Las excentricidades del profesor de Historia con su barba de chivo (...), el cuello tenso y la voz altisonante de la tutora y profesora de Francés, lo difícil que era el dibujo técnico y lo maravilloso que era el artístico enseñado por Cristóbal Aguilar, Lola y sus clases de gimnasia -antes no importaba que no se llamara Educación Física-, la profesora de Música que aún me saluda cortésmente y la sinfonía de los juguetes y -como no- el tormento de las clases de Matemáticas, con aquella pizarra llena de letras demostrando propiedades de los conjuntos. Alguna de sus horas era por la tarde, la recuerdo sentada en su sillón leyendo el periódico "Informaciones", después de habernos ordenado, página cincuenta y seis, ejercicios del uno al cuarenta. 
-Yo no entiendo lo que ha explicado, señorita.
- No voy a repetirlo porque ya lo tenías que saber.
No es de extrañar que aquel año me quedaran las Matemáticas de Primero para septiembre...junto con otros treinta y seis alumnos, creo. Mal de muchos, consuelo de tontos. 
A final de curso organizamos un viaje...¡a Ceuta! Recuerdo haber trabajado en ello con un alumno muy guapo, Postigo, que al año siguiente no volvió y una pareja de besucones que mi madre puso en el mueble bar.
Aún parece resonar en mis oídos la voz brillante de Maribel, cantando una canción muy triste, tocando la guitarra; recuerdo a Antonio Sánchez resolviendo problemas en la pizarra con la mano izquierda a la espalda, como en una reverencia, a Joaquín Segura Vilas, a Sarrión, a Charo, a Mari Carmen Zurita, las hermanas Guerrero...Podría continuar... nuestro amigo Sarrión era de Periana, muchos años más tarde, rebuscando en la sección de poesía de la Librería Luces en Málaga, encontré un libro suyo de poemas y me enteré de que era póstumo...

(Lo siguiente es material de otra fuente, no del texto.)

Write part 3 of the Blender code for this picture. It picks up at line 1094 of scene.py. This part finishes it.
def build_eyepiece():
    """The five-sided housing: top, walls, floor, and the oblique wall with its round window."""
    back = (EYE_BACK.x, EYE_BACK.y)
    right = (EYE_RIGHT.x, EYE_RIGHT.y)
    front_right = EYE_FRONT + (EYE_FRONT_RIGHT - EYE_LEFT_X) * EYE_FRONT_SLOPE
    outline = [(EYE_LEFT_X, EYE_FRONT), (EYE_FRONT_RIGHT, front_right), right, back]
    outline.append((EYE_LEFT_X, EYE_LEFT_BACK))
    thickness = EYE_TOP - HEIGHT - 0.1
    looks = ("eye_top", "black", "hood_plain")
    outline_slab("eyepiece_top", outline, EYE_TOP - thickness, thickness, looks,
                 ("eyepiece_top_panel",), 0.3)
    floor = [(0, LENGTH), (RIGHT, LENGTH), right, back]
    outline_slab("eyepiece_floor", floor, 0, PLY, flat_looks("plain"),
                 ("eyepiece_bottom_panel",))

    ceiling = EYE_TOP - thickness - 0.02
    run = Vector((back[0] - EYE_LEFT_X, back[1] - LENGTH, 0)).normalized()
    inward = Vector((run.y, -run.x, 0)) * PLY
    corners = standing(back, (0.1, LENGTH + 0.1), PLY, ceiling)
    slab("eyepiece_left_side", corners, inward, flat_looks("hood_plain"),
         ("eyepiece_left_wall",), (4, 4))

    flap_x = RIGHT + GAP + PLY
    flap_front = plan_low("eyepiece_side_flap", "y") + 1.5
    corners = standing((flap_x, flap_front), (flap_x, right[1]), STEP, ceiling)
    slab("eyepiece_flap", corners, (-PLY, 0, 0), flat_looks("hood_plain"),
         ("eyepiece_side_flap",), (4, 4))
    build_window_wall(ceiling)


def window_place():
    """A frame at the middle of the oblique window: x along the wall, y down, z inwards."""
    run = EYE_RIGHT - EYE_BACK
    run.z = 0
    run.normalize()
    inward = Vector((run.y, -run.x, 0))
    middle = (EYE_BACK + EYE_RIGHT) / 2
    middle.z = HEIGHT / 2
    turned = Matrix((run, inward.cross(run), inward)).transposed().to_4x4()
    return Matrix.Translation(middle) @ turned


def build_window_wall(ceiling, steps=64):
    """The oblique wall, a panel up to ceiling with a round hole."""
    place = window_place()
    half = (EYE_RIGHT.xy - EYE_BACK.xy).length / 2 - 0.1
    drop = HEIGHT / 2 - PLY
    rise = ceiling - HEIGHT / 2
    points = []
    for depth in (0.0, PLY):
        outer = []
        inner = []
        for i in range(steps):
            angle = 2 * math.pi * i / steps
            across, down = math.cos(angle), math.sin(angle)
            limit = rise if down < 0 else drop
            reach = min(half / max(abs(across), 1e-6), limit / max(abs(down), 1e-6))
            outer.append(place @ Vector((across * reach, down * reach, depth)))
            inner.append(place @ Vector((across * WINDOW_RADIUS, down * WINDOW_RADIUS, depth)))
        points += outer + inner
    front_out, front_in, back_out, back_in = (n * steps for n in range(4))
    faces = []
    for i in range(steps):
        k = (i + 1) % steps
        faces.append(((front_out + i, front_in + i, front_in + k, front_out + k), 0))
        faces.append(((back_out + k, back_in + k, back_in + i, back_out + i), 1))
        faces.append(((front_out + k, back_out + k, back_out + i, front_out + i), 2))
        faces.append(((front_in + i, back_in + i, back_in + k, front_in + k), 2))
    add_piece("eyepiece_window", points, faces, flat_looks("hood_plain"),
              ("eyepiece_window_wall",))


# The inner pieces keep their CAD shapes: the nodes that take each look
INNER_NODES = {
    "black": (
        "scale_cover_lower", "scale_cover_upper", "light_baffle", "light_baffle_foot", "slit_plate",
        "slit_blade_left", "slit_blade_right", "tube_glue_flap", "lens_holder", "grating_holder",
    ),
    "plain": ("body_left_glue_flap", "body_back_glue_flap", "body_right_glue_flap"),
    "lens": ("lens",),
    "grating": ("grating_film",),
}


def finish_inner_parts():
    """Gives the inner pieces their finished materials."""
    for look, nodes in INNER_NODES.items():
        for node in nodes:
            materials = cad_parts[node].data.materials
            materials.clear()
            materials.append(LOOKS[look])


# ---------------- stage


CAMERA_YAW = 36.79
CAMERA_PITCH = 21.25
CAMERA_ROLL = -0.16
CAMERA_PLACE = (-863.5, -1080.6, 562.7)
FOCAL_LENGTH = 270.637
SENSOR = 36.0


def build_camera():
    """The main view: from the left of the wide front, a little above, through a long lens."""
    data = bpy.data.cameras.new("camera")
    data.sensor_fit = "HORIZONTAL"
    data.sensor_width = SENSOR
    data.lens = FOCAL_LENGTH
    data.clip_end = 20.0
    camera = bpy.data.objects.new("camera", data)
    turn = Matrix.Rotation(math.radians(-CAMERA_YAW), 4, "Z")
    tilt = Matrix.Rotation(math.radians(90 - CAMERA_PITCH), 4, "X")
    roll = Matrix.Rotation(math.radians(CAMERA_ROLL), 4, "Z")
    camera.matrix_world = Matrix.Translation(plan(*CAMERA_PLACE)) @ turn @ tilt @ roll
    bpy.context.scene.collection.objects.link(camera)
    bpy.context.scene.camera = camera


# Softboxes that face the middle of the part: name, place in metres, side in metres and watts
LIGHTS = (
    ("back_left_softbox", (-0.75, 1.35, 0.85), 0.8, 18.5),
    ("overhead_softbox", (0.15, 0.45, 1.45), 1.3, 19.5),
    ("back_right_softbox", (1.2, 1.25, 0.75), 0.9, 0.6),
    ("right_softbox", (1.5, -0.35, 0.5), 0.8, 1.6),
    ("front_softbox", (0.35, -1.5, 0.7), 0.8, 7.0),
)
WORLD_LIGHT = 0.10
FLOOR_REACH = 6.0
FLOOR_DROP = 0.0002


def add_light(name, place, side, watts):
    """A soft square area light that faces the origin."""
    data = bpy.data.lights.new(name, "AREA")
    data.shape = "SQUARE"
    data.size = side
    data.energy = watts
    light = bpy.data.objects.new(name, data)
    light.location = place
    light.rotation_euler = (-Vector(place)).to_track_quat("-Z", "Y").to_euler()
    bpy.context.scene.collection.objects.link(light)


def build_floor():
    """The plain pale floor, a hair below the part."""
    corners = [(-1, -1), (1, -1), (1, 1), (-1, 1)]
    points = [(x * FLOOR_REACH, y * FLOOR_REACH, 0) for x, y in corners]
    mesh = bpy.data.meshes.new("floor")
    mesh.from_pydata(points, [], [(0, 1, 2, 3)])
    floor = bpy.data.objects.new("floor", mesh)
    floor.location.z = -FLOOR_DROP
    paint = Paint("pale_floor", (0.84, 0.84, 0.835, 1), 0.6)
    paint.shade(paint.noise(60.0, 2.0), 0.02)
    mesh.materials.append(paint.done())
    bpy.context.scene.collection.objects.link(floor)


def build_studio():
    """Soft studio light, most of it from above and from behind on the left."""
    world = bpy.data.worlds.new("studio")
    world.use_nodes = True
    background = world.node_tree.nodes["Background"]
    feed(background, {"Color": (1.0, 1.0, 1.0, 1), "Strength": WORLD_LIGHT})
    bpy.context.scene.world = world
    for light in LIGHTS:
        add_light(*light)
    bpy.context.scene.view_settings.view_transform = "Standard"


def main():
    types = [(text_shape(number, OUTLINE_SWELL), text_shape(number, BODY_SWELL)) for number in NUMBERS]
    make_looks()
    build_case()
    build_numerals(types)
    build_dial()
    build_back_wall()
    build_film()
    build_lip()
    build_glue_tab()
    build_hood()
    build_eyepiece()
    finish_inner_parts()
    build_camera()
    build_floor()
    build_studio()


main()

Solo había dos alumnos revoltosos en clase, estaban sentados en el último pupitre de la fila que estaba junto a la ventana, Fernando y Quino. Habíamos aprendido a hablar susurrando y a ponernos de pie cuando entraba la Directora en la clase. Escribíamos todo el día, al dictado o tomando notas de una conversación... Todo un reto.